**PROBLEM**
Begin with the first line of the listing and quote every line through the one containing "TROUGH_CHAMFER = 1.7"; give only those lines.

(Data entries)
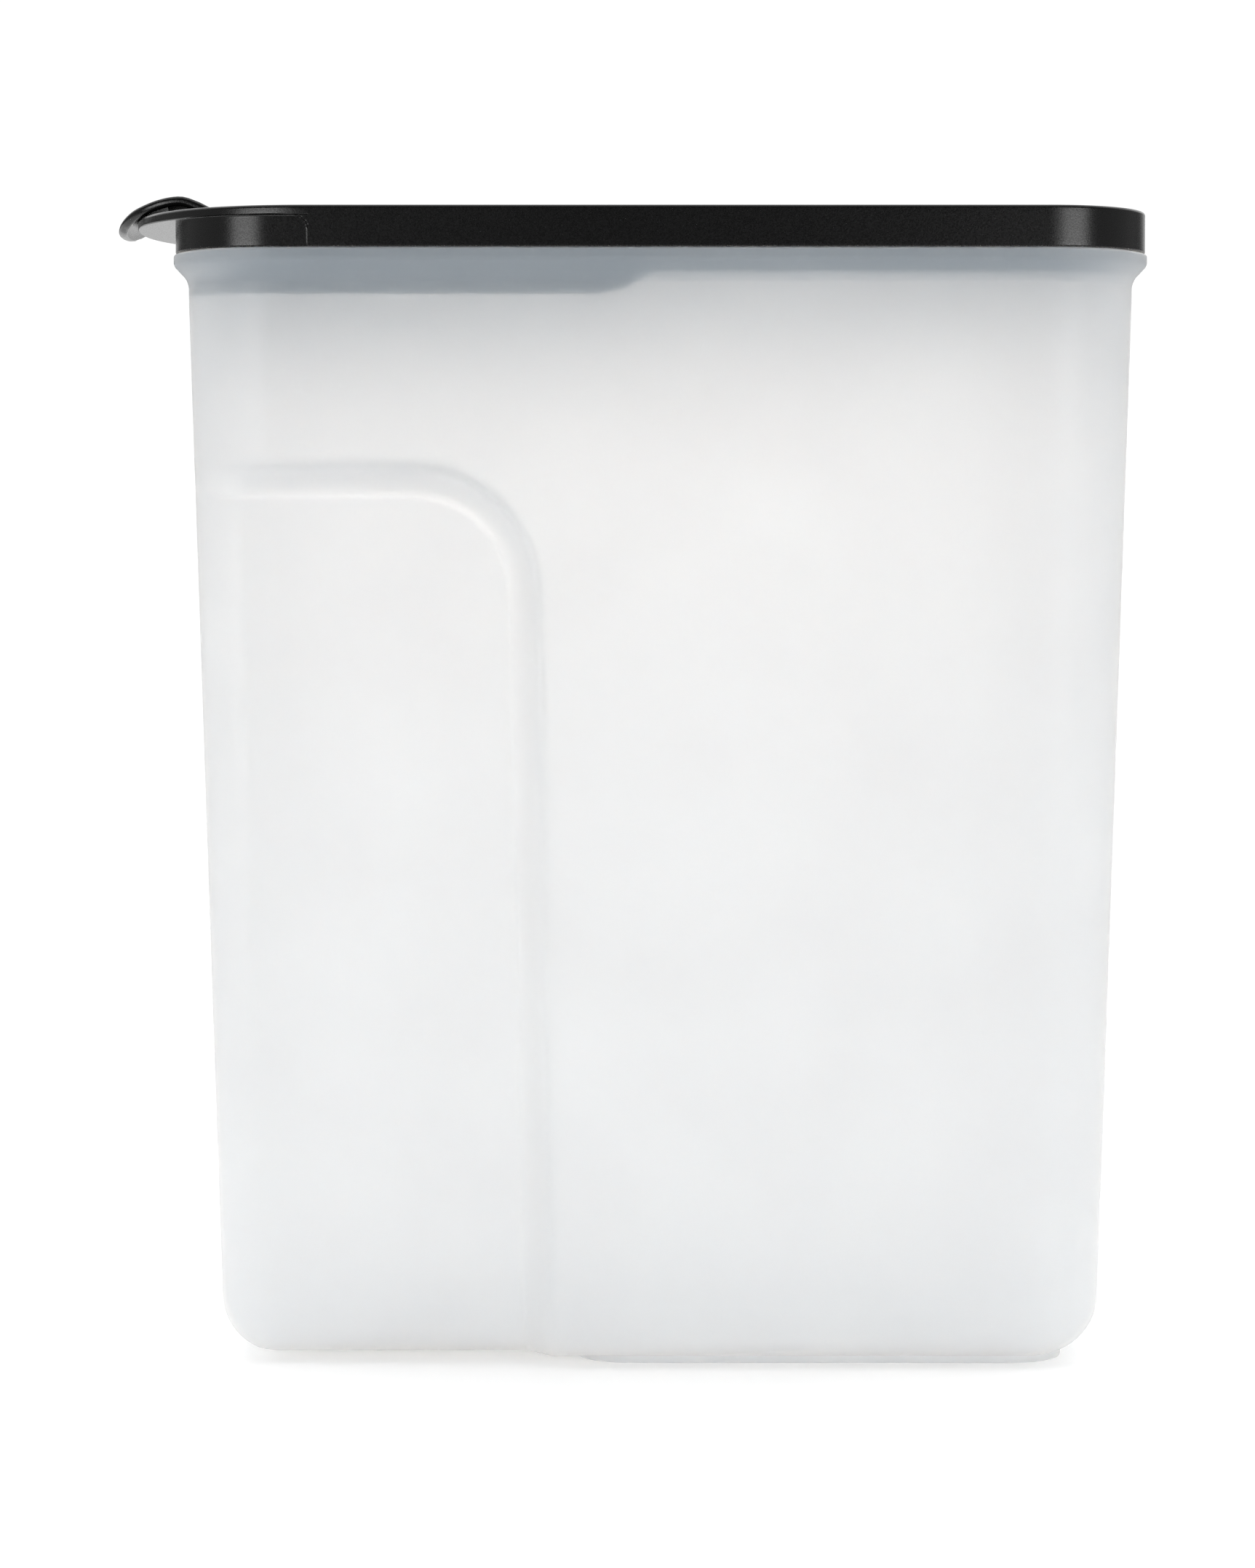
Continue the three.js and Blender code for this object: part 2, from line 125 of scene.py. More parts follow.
# Hinge and flip cap
HINGE_X = HINGE["pos_m"][0] / MM - MIDDLE_X
AXIS_Z = HINGE["pos_m"][2] / MM
CAP_END = -112.5
CAP_HALF_WIDTH = 39.4
CAP_CORNER = 20
CAP_TOP = LID_TOP - 0.2
CAP_THICKNESS = 2.2
CAP_UNDERSIDE = CAP_TOP - CAP_THICKNESS
CAP_CLEARANCE = 0.5
WELL_FLOOR = LID_TOP - 2.8
WELL_FLOOR_THICKNESS = 2
TUB_WALL = 1.7
HOLE = dict(start=-104, end=-42, half_width=32, corner=12)
COLLAR_BOTTOM = LID_TOP - 14
COLLAR_THICKNESS = 1.6
PLUG_CLEARANCE = 0.9
CAP_PLUG_THICKNESS = 2.6
CAP_PLUG_DEPTH = 6.6
GROOVE_DEPTH = 1.2
GROOVE_FROM = 2.1
GROOVE_TO = 4.9
BARREL_RADIUS = 2.2
BARREL_HALF_LENGTH = 39
PIN_RADIUS = 1.5
PIN_HALF_LENGTH = CAP_HIGH[1]
SOCKET_RADIUS = 1.6
TROUGH_HALF_WIDTH = 3.4
TROUGH_DEPTH = 2.7
TROUGH_CHAMFER = 1.7

# Thumb tab: its upper face along the middle, as X and height above the lid
TAB_ARCH = [
    (-103, -0.2), (-106.5, 0.3), (-109.5, 1.3), (-112.3, 2.7), (-115.3, 4.1), (-118.8, 5.1), (-122.3, 4.95),
    (-125.9, 4.2), (-129.2, 3.1), (-132, 1.9), (-134, 0.5), (-135.4, -1.0), (-136.1, -2.4), (-136.5, -3.6),
]
TAB_THICKNESS = 2.4
# A dark block under the tab that fills the gap under the arch, standing in for the shade there; it stops just
# above the lid
TAB_SHADE_BLOCK = dict(start=-114.5, end=-124, half_width=17, above_lid=0.15)
TAB_BOW = 2.4
TAB_HALF_WIDTH = 22
TAB_CORNER_START = -114
TAB_SQUARENESS = 3.2

# How finely curves are cut
CORNER_STEPS = 20
END_STEPS = 8
BASE_STEPS = 14
NOSE_COLUMNS = 110
GRIP_STEP = 0.8
COARSE_STEP = 3.5


# ---------- Mesh building ----------

def mesh_object(name, points, faces):
    """A new object from points in millimetres."""
    points = (np.asarray(points, float) + np.array([MIDDLE_X, 0, 0])) * MM
    mesh = bpy.data.meshes.new(name)
    mesh.from_pydata(points.tolist(), [], faces)
    mesh.validate()
    thing = bpy.data.objects.new(name, mesh)
    bpy.context.scene.collection.objects.link(thing)
    return thing


def loft(name, rings, closed=False):
    """A closed skin through rings of points. Without closed, its first and last ring are filled in."""
    count = len(rings[0])
    faces = []
    levels = len(rings) if closed else len(rings) - 1
    for level in range(levels):
        low = level * count
        high = ((level + 1) % len(rings)) * count
        for side in range(count):
            nxt = (side + 1) % count
            faces.append((low + side, low + nxt, high + nxt, high + side))
    if not closed:
        top = (len(rings) - 1) * count
        faces.append(tuple(reversed(range(count))))
        faces.append(tuple(range(top, top + count)))
    return mesh_object(name, np.concatenate(rings), faces)


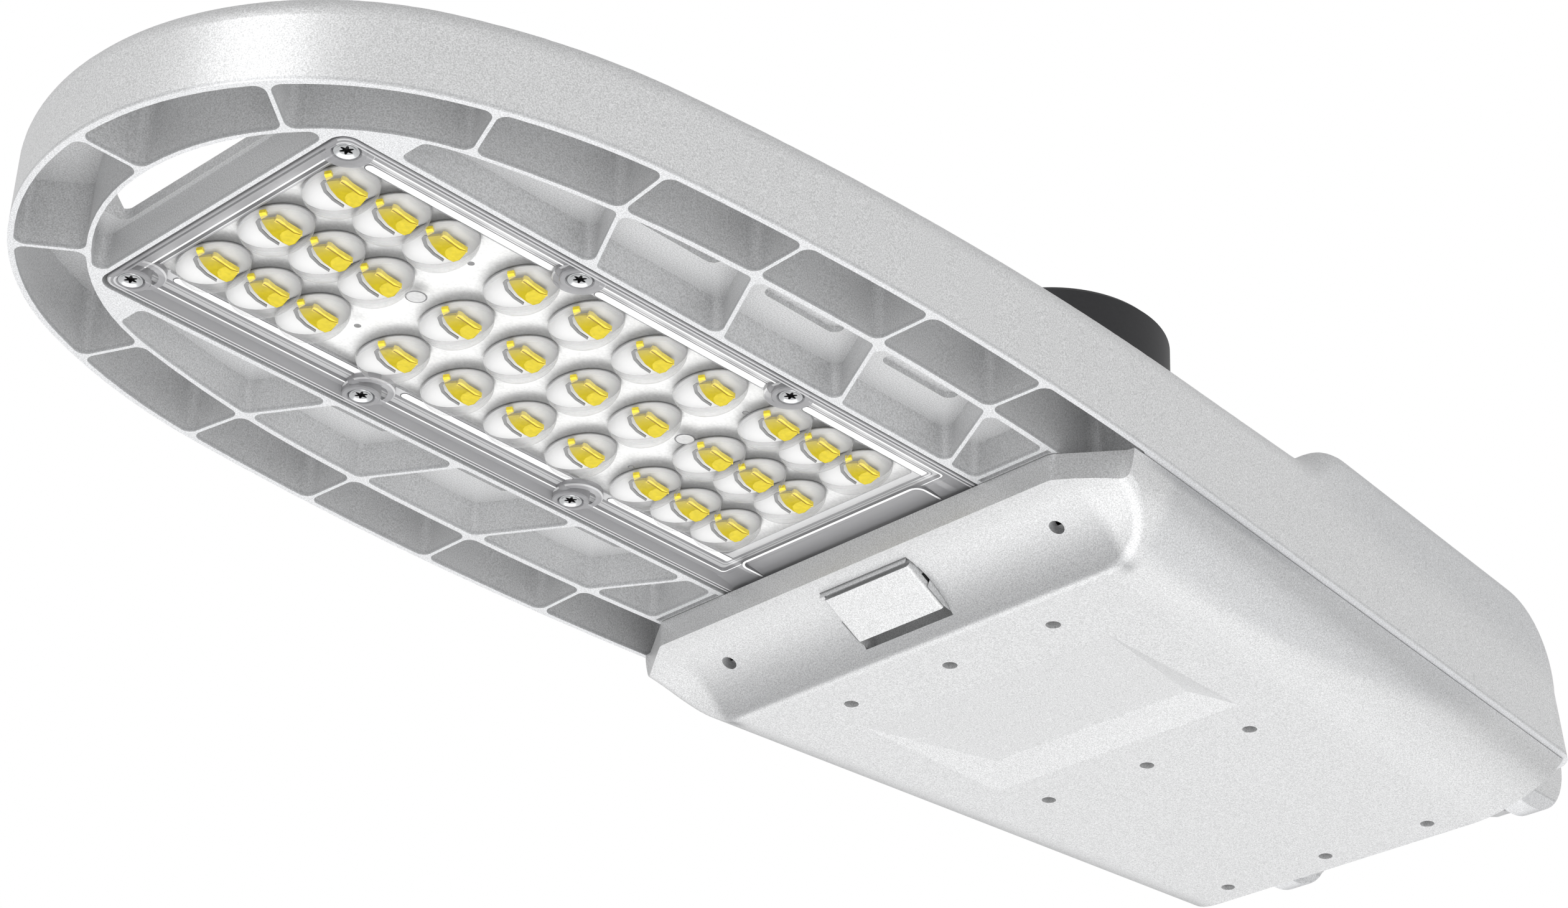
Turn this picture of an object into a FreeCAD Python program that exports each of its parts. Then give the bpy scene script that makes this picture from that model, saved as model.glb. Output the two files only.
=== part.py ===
import FreeCAD, Part
import Sketcher
import math
import os

Vector = FreeCAD.Vector
up = Vector(0, 0, 1)
nose_ward = Vector(1, 0, 0)
side_ward = Vector(0, 1, 0)

os.makedirs("parts", exist_ok=True)
doc = FreeCAD.newDocument("street_light_head")

# Driving dimensions in millimetres, angles in degrees. The origin is the centre of the pole pipe's
# mouth, +X runs along the pipe towards the nose and +Z is up. Drops are measured down from the pipe's
# axis, heights up from it, and reaches forwards from the mouth.
dimensions = {
    "pipe_radius": 30.15,
    "pipe_clearance": 0.15,
    "pipe_stop": 118,
    "rim_drop": 23.4,
    "nose_reach": 531.3,
    "nose_fall": 13.1,
    "nose_corner_radius": 181.7,
    "side_apex_reach": 327.5,
    "half_width": 102.8,
    "front_side_radius": 872.9,
    "rear_side_radius": 1019,
    "rear_half_width": 74.8,
    "skirt_wall": 3.5,
    "rim_wall": 1.6,
    "shoulder_radius": 8.5,
    "deck_nose_height": 4.1,
    "deck_middle_height": 8.3,
    "deck_middle_reach": 350,
    "deck_rear_height": 15.3,
    "compartment_roof_height": 8.5,
    "hump_foot_reach": 165,
    "hump_front_reach": 135,
    "hump_height": 27.6,
    "hump_rear_radius": 29,
    "hump_rear_reach": 35,
    "crown_radius": 36,
    "crown_reach": 126,
    "ring_nose_reach": 511.2,
    "ring_nose_fall": 11.6,
    "ring_corner_radius": 325,
    "ring_apex_reach": 329.1,
    "rim_cell_width": 20.8,
    "ring_side_radius": 966,
    "ring_wall": 1.8,
    "ring_nose_wall": 1.3,
    "basin_side_margin": 2,
    "basin_nose_margin": 1.5,
    "ring_rear_reach": 262.4,
    "web_thickness": 1.1,
    "first_web_reach": 287.65,
    "last_web_setback": 17.3,
    "inner_web_lean": 28.5,
    "cell_depth": 20,
    "cell_corner_radius": 3,
    "side_pocket_depth": 10.7,
    "side_pocket_reach": 472,
    "pocket_corner_radius": 2.5,
    "slot_offset": 12,
    "slot_reach": 66.2,
    "slot_length": 22.6,
    "slot_radius": 2.6,
    "slot_depth": 1.8,
    "lens_frame_wall": 1.7,
    "lens_frame_nose_wall": 1.3,
    "nose_shelf": 1.4,
    "nose_hole_half_width": 36,
    "pad_roof": 3.3,
    "fin_pitch": 17,
    "fin_thickness": 3,
    "fin_front_reach": 462,
    "fin_rear_reach": 250,
    "bulkhead_reach": 236,
    "bulkhead_thickness": 5,
    "lens_recess_depth": 8.2,
    "lens_recess_corner": 5,
    "lens_rear_reach": 244.4,
    "lens_nose_reach": 487.2,
    "lens_half_width": 49.7,
    "lens_corner_radius": 4,
    "lens_gap": 1.1,
    "lens_setback": 0.3,
    "lens_panel_depth": 3.5,
    "lens_sheet": 1.4,
    "lens_panel_inset": 9,
    "lens_panel_setback": 27.2,
    "lens_rim_width": 2.2,
    "dome_length": 16,
    "dome_width": 24,
    "dome_height": 5.3,
    "board_thickness": 1.6,
    "board_half_width": 40,
    "board_margin": 5.5,
    "board_corner_radius": 2,
    "emitter_side": 5,
    "emitter_height": 1.2,
    "led_row_spacing": 26,
    "led_first_reach": 469,
    "led_close_pitch": 16.4,
    "led_wide_pitch": 23,
    "led_front_gap": 27.6,
    "led_rear_gap": 25.1,
    "lens_screw_reach": 481.8,
    "lens_screw_pitch": 77.3,
    "lens_screw_offset": 44.1,
    "lens_screw_radius": 2,
    "lens_screw_head_radius": 3.6,
    "lens_screw_head_height": 2.3,
    "lens_screw_head_gap": 0.3,
    "lens_screw_depth": 4.4,
    "lens_screw_tip_gap": 0.3,
    "lens_boss_radius": 5.2,
    "lens_boss_wall": 1.8,
    "lens_post_radius": 3.4,
    "lens_post_gap": 0.2,
    "gasket_width": 1.6,
    "gasket_height": 1,
    "lens_screw_clearance": 0.15,
    "door_gap": 0.3,
    "door_depth": 22.7,
    "door_wall": 2.8,
    "door_inset": 2,
    "door_round": 24.6,
    "door_rear_reach": 5,
    "door_flat_rear_reach": 25,
    "door_pipe_gap": 1.7,
    "door_front_reach": 259.3,
    "door_groove_width": 1.8,
    "door_groove_depth": 1.6,
    "door_shoulder_reach": 247,
    "door_lip_inset": 25.3,
    "door_shoulder_inset": 7.3,
    "door_corner_radius": 4,
    "door_cove_reach": 242,
    "door_cove_rise": 11.4,
    "door_lip_height": 8.2,
    "door_flat_reach": 229,
    "door_ridge_radius": 3.5,
    "door_hole_radius": 2.25,
    "door_hole_reach": 34.1,
    "door_hole_pitch": 90.2,
    "door_hole_offset": 40,
    "door_front_hole_reach": 244.5,
    "door_front_hole_offset": 65.1,
    "door_front_hole_drop": 37.5,
    "dish_rear_reach": 139.5,
    "dish_front_reach": 200,
    "dish_bevel": 12,
    "dish_half_width": 48,
    "dish_side_bevel": 10,
    "dish_depth": 3.2,
    "dish_backing": 2.2,
    "dish_backing_start": 1,
    "dish_backing_margin": 3,
    "ear_radius": 19.8,
    "ear_thickness": 8,
    "ear_offset": 48,
    "hinge_setback": 7.3,
    "hinge_drop": 9.7,
    "hinge_pin_radius": 3,
    "hinge_head_lip": 1.5,
    "hinge_head_height": 2,
    "arm_thickness": 8,
    "arm_eye_radius": 8.5,
    "running_gap": 0.5,
    "pin_clearance": 0.06,
    "latch_half_width": 16.7,
    "latch_thickness": 3,
    "latch_top_reach": 251,
    "latch_top_drop": 34,
    "latch_bottom_reach": 236,
    "latch_bottom_drop": 41.7,
    "latch_pivot_reach": 247,
    "latch_pivot_drop": 31.5,
    "latch_knuckle_radius": 3.2,
    "latch_pin_radius": 1.5,
    "latch_pin_grip": 4,
    "latch_side_gap": 0.5,
    "finger_reach": 228,
    "hook_half_width": 6,
    "hook_thickness": 3,
    "hook_height": 18,
    "hook_nose_depth": 2.2,
    "hook_nose_height": 4,
    "hook_nose_tip": 1.3,
    "keeper_gap": 0.4,
    "latch_edge_radius": 0.8,
    "spring_half_width": 4,
    "spring_thickness": 0.6,
    "spring_gap": 0.3,
    "spring_foot_length": 5.4,
    "spring_foot_width": 19,
    "spring_bend_reach": 7,
    "spring_bend_height": 10,
    "spring_tip_drop": 6,
    "spring_screw_offset": 11,
    "spring_screw_depth": 1.8,
    "cap_reach": 170,
    "cap_radius": 38,
    "cap_top_height": 83.6,
    "cap_wall": 2.5,
    "cap_boss_radius": 42,
    "cap_boss_height": 30,
    "cap_boss_bevel": 2.5,
    "cap_lift": 1,
    "cap_edge_bevel": 2,
    "cap_disc_thickness": 2.5,
    "receptacle_radius": 33,
    "receptacle_flange": 3,
    "receptacle_height": 9,
    "receptacle_neck_radius": 25.5,
    "receptacle_plug_radius": 26,
    "receptacle_plug_depth": 9,
    "receptacle_screw_radius": 1.5,
    "receptacle_screw_circle": 29.2,
    "small_head_radius": 2.8,
    "small_head_height": 2,
    "receptacle_gasket_height": 1,
    "blade_circle_radius": 14.5,
    "blade_angle": 32,
    "blade_thickness": 1.6,
    "blade_length": 10,
    "blade_gap": 0.4,
    "blade_end_angle": 1.5,
    "twist_angle": 22,
    "rib_thickness": 5,
    "rib_half_width": 40,
    "clamp_front_reach": 85,
    "clamp_rear_reach": 35,
    "clamp_bar_width": 18,
    "clamp_bar_thickness": 4,
    "clamp_ear_drop": 18,
    "clamp_bolt_offset": 45,
    "clamp_bolt_radius": 4,
    "clamp_bolt_grip": 22,
    "clamp_boss_radius": 8,
    "bolt_head_radius": 7.5,
    "bolt_head_height": 5.3,
    "bolt_clearance": 0.4,
    "clamp_gap": 0.5,
    "washer_radius": 8,
    "washer_thickness": 1.6,
    "driver_width": 128,
    "driver_front_gap": 14,
    "driver_corner_radius": 1.5,
    "driver_height": 27,
    "driver_seat_height": 5,
    "driver_tab": 9,
    "driver_tab_thickness": 2,
    "driver_screw_radius": 1.5,
    "driver_screw_depth": 3,
    "screw_gap": 0.2,
    "terminal_reach": 133,
    "terminal_length": 22,
    "gear_gap": 3,
    "terminal_width": 56,
    "terminal_height": 18,
    "terminal_side_gap": 26.8,
    "terminal_slot": 10,
    "terminal_slot_wall": 3,
    "terminal_slot_height": 9,
    "terminal_slot_back": 4,
    "surge_width": 36,
    "surge_height": 28,
    "surge_side_gap": 29.8,
    "surge_corner_radius": 2,
    "block_screw_depth": 2.4,
    "block_screw_base": 3,
    "screw_seat_gap": 0.3,
    "screw_edge_gap": 1,
}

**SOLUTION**
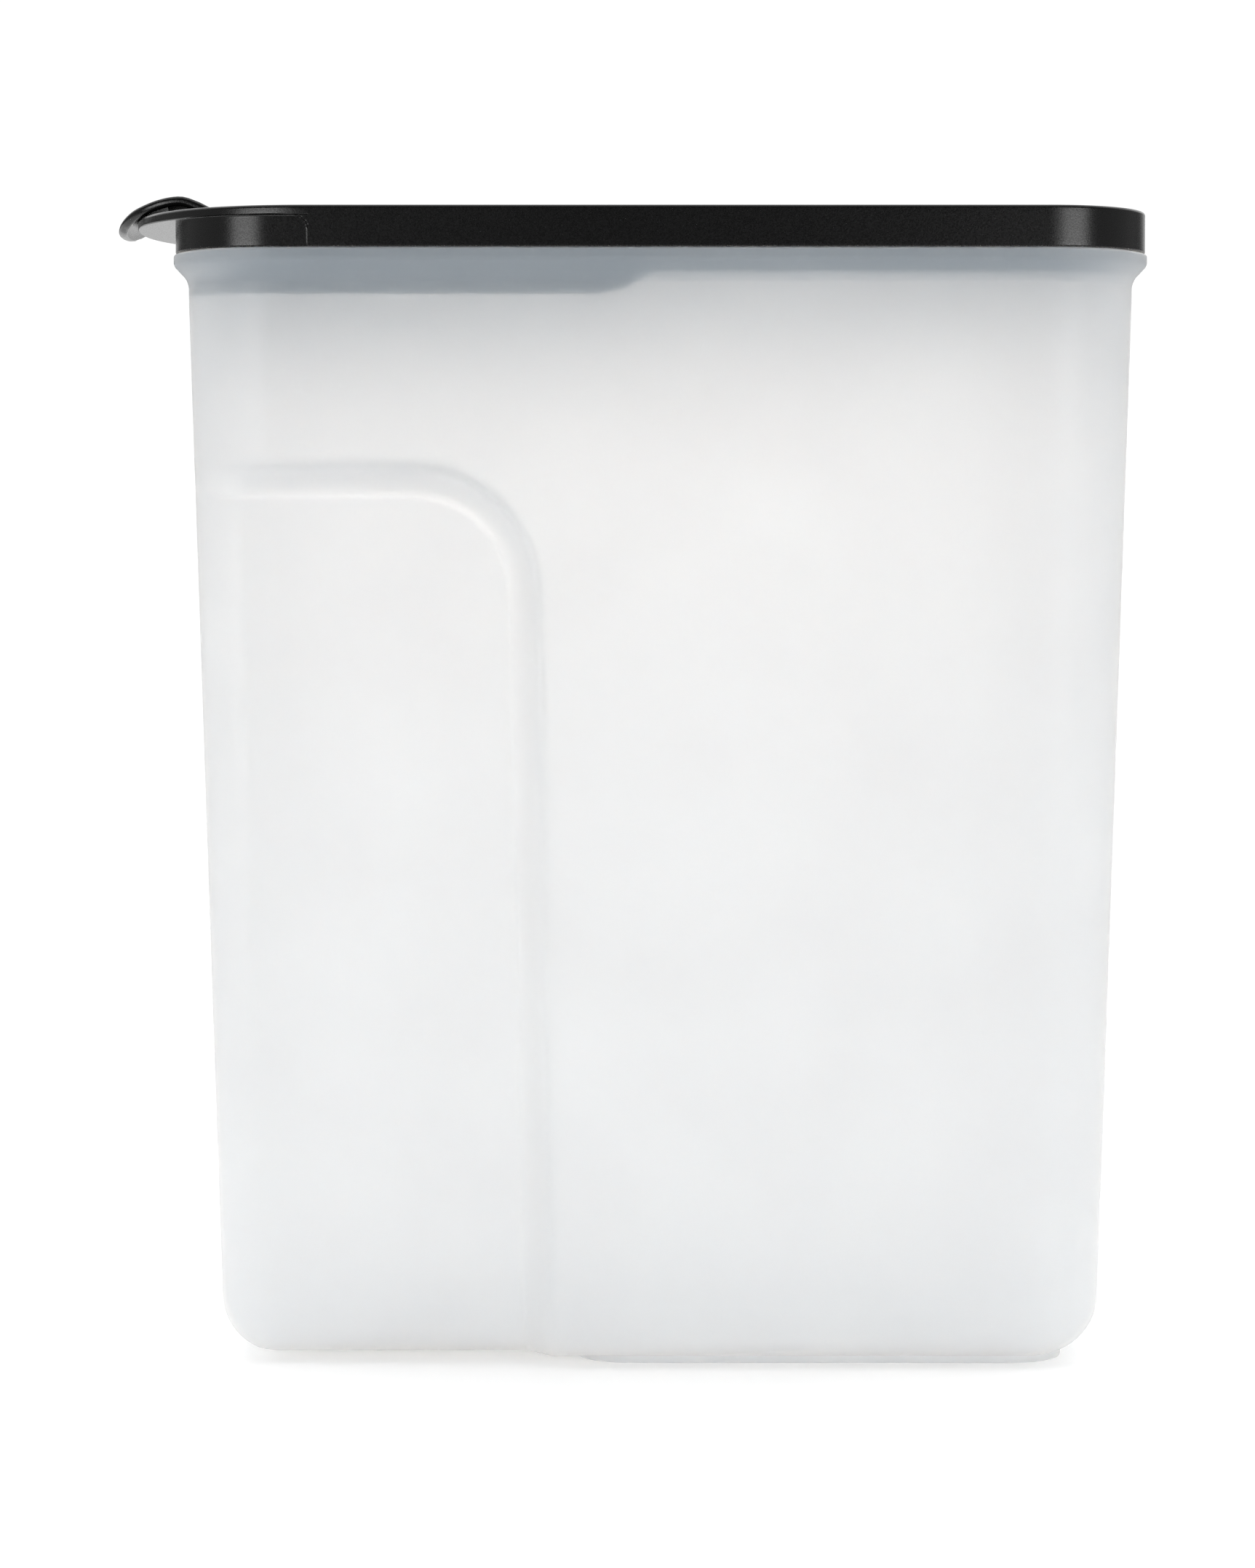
Continue the three.js and Blender code for this object: part 2, from line 125 of scene.py. More parts follow.
# Hinge and flip cap
HINGE_X = HINGE["pos_m"][0] / MM - MIDDLE_X
AXIS_Z = HINGE["pos_m"][2] / MM
CAP_END = -112.5
CAP_HALF_WIDTH = 39.4
CAP_CORNER = 20
CAP_TOP = LID_TOP - 0.2
CAP_THICKNESS = 2.2
CAP_UNDERSIDE = CAP_TOP - CAP_THICKNESS
CAP_CLEARANCE = 0.5
WELL_FLOOR = LID_TOP - 2.8
WELL_FLOOR_THICKNESS = 2
TUB_WALL = 1.7
HOLE = dict(start=-104, end=-42, half_width=32, corner=12)
COLLAR_BOTTOM = LID_TOP - 14
COLLAR_THICKNESS = 1.6
PLUG_CLEARANCE = 0.9
CAP_PLUG_THICKNESS = 2.6
CAP_PLUG_DEPTH = 6.6
GROOVE_DEPTH = 1.2
GROOVE_FROM = 2.1
GROOVE_TO = 4.9
BARREL_RADIUS = 2.2
BARREL_HALF_LENGTH = 39
PIN_RADIUS = 1.5
PIN_HALF_LENGTH = CAP_HIGH[1]
SOCKET_RADIUS = 1.6
TROUGH_HALF_WIDTH = 3.4
TROUGH_DEPTH = 2.7
TROUGH_CHAMFER = 1.7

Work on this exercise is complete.